* What to do
Copy out exactly the lines from the first line of the material below through the line containing "cap_wall = 1.35; // [1.2:0.05:1.4]", and nothing beyond them.

* Dataset excerpt

# # # # # # #

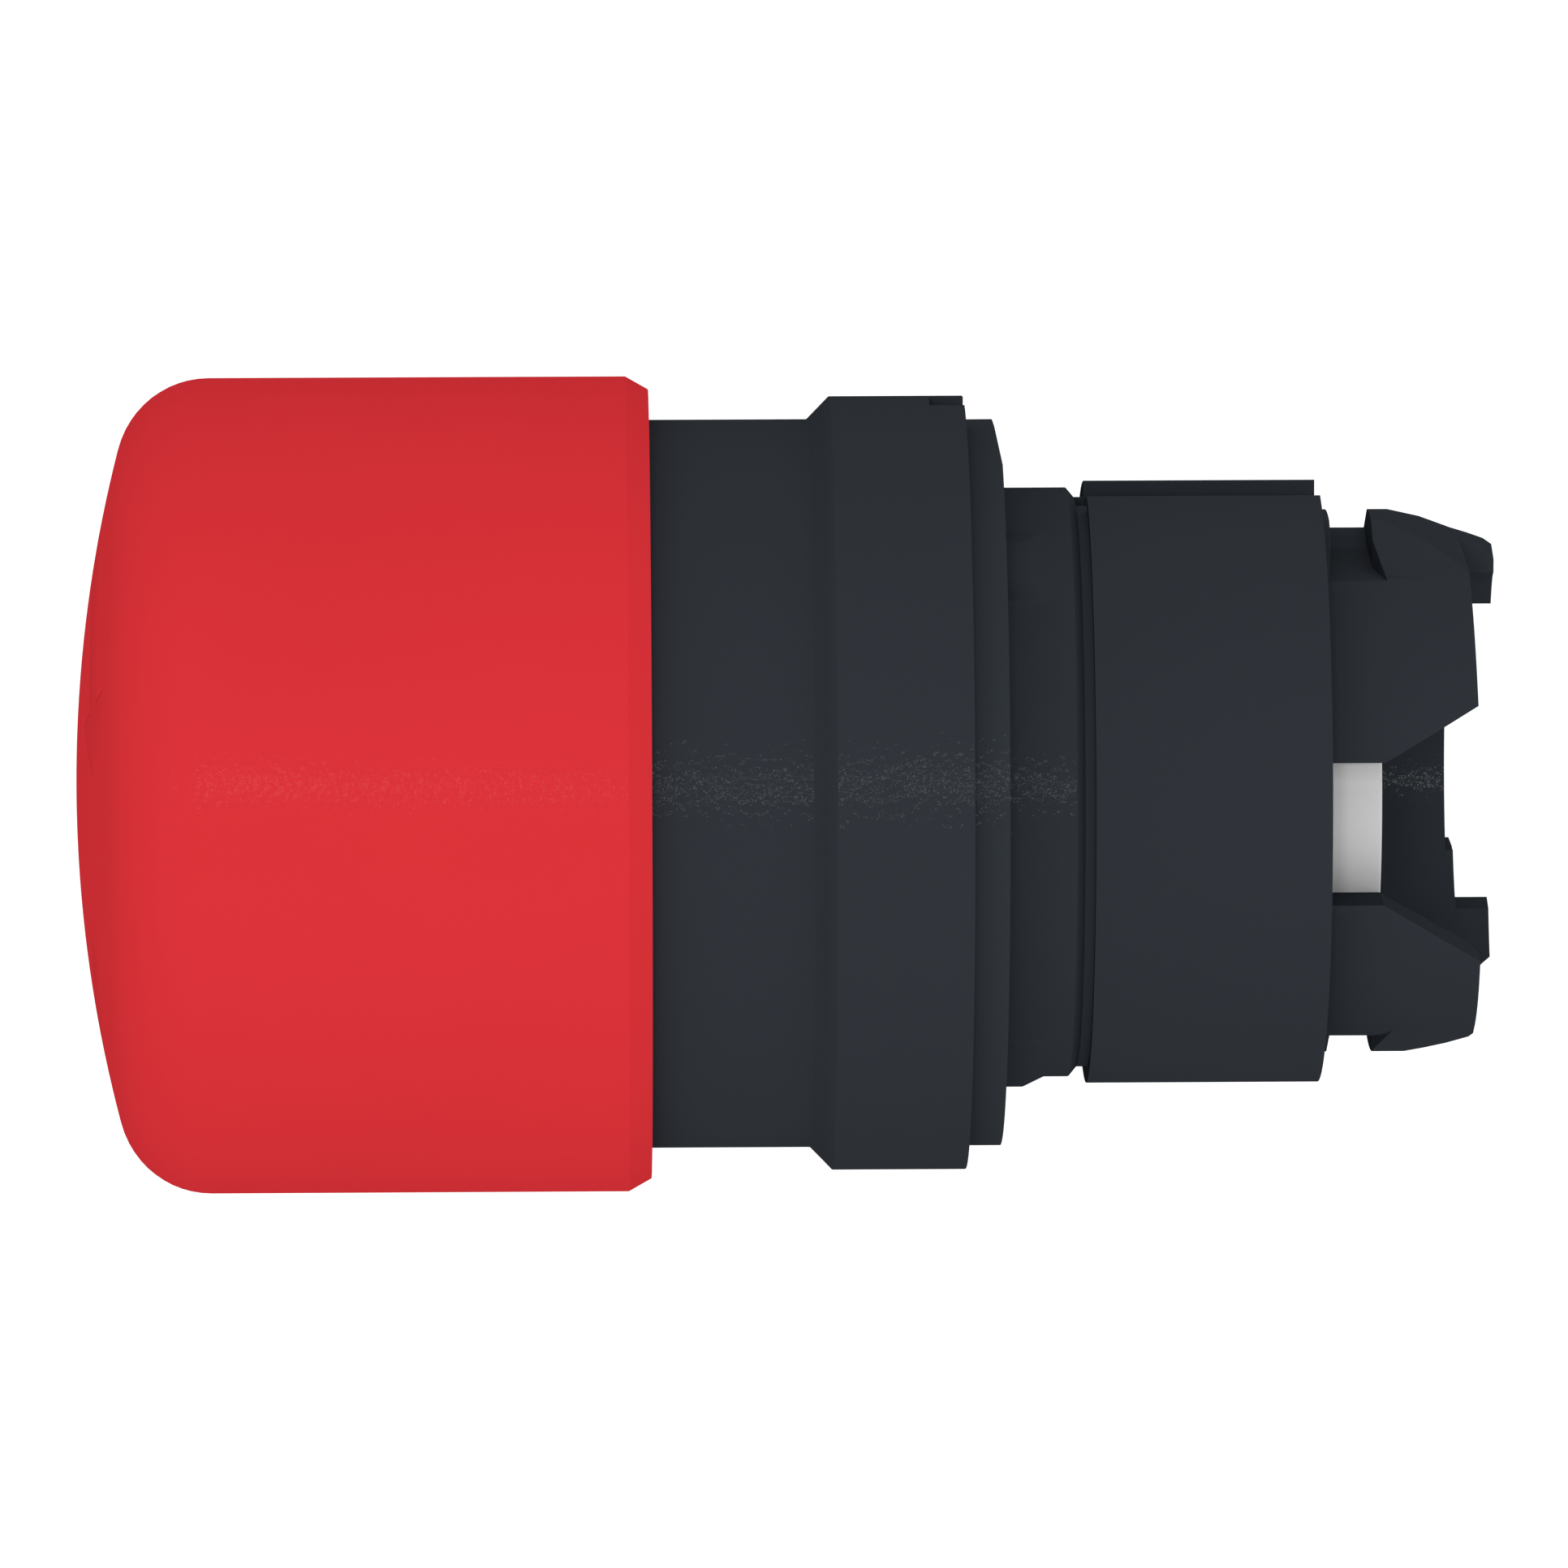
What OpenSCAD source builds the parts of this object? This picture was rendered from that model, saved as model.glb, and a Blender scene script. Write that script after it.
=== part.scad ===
// Emergency stop head for a 22 mm panel hole: red mushroom cap, bezel, neck
// and bayonet barrel, with the trigger latch and its springs inside.
// Row frame: the device axis lies along Y, the cap faces -Y and +Z is twelve
// o'clock. The origin is on the axis, where the gasket meets the panel.
// Modules are drawn along a local axis z, which is positive towards the cap.

/* [Mushroom cap] */
// Diameter of the cap
cap_d = 30; // [28:0.5:32]
// Radius of the cap's domed face
cap_dome_r = 49; // [40:1:80]
// Radius that rounds the cap's front edge
cap_edge_r = 3.41; // [2.5:0.1:4]
// Height of the cap's pole above the panel
cap_top = 33.9; // [32:0.1:36]
// Height of the cap's rim above the panel
cap_rim = 12.84; // [12:0.1:14]
// Wall thickness of the cap
cap_wall = 1.35; // [1.2:0.05:1.4]

/* [Housing] */
// Radius of the bezel that sits on the panel
bezel_r = 14.24; // [13.8:0.1:16]
// Radius of the skirt inside the cap
skirt_r = 13.4; // [13:0.1:13.4]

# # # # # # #

* Solved problem
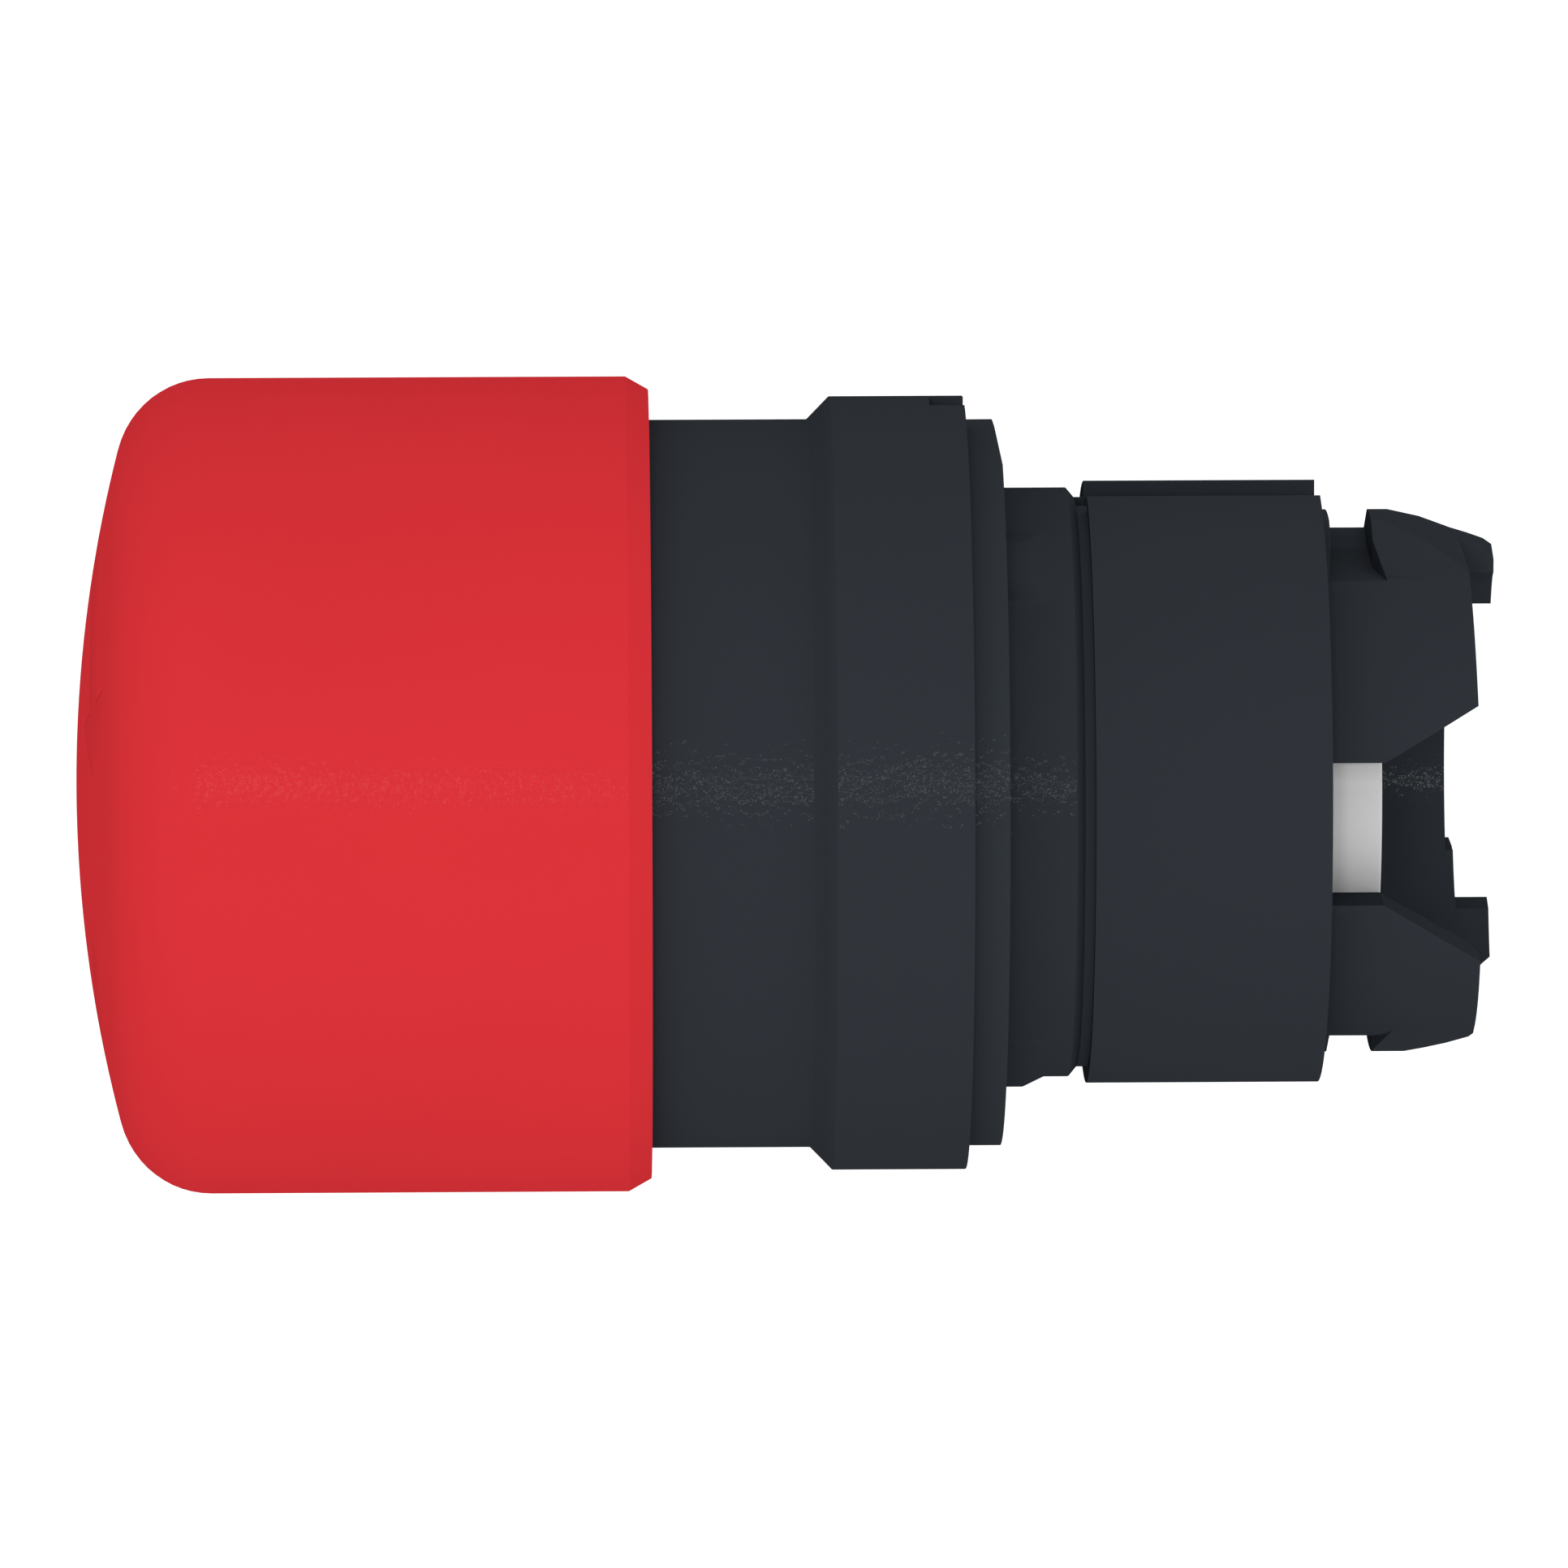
What OpenSCAD source builds the parts of this object? This picture was rendered from that model, saved as model.glb, and a Blender scene script. Write that script after it.
=== part.scad ===
// Emergency stop head for a 22 mm panel hole: red mushroom cap, bezel, neck
// and bayonet barrel, with the trigger latch and its springs inside.
// Row frame: the device axis lies along Y, the cap faces -Y and +Z is twelve
// o'clock. The origin is on the axis, where the gasket meets the panel.
// Modules are drawn along a local axis z, which is positive towards the cap.

/* [Mushroom cap] */
// Diameter of the cap
cap_d = 30; // [28:0.5:32]
// Radius of the cap's domed face
cap_dome_r = 49; // [40:1:80]
// Radius that rounds the cap's front edge
cap_edge_r = 3.41; // [2.5:0.1:4]
// Height of the cap's pole above the panel
cap_top = 33.9; // [32:0.1:36]
// Height of the cap's rim above the panel
cap_rim = 12.84; // [12:0.1:14]
// Wall thickness of the cap
cap_wall = 1.35; // [1.2:0.05:1.4]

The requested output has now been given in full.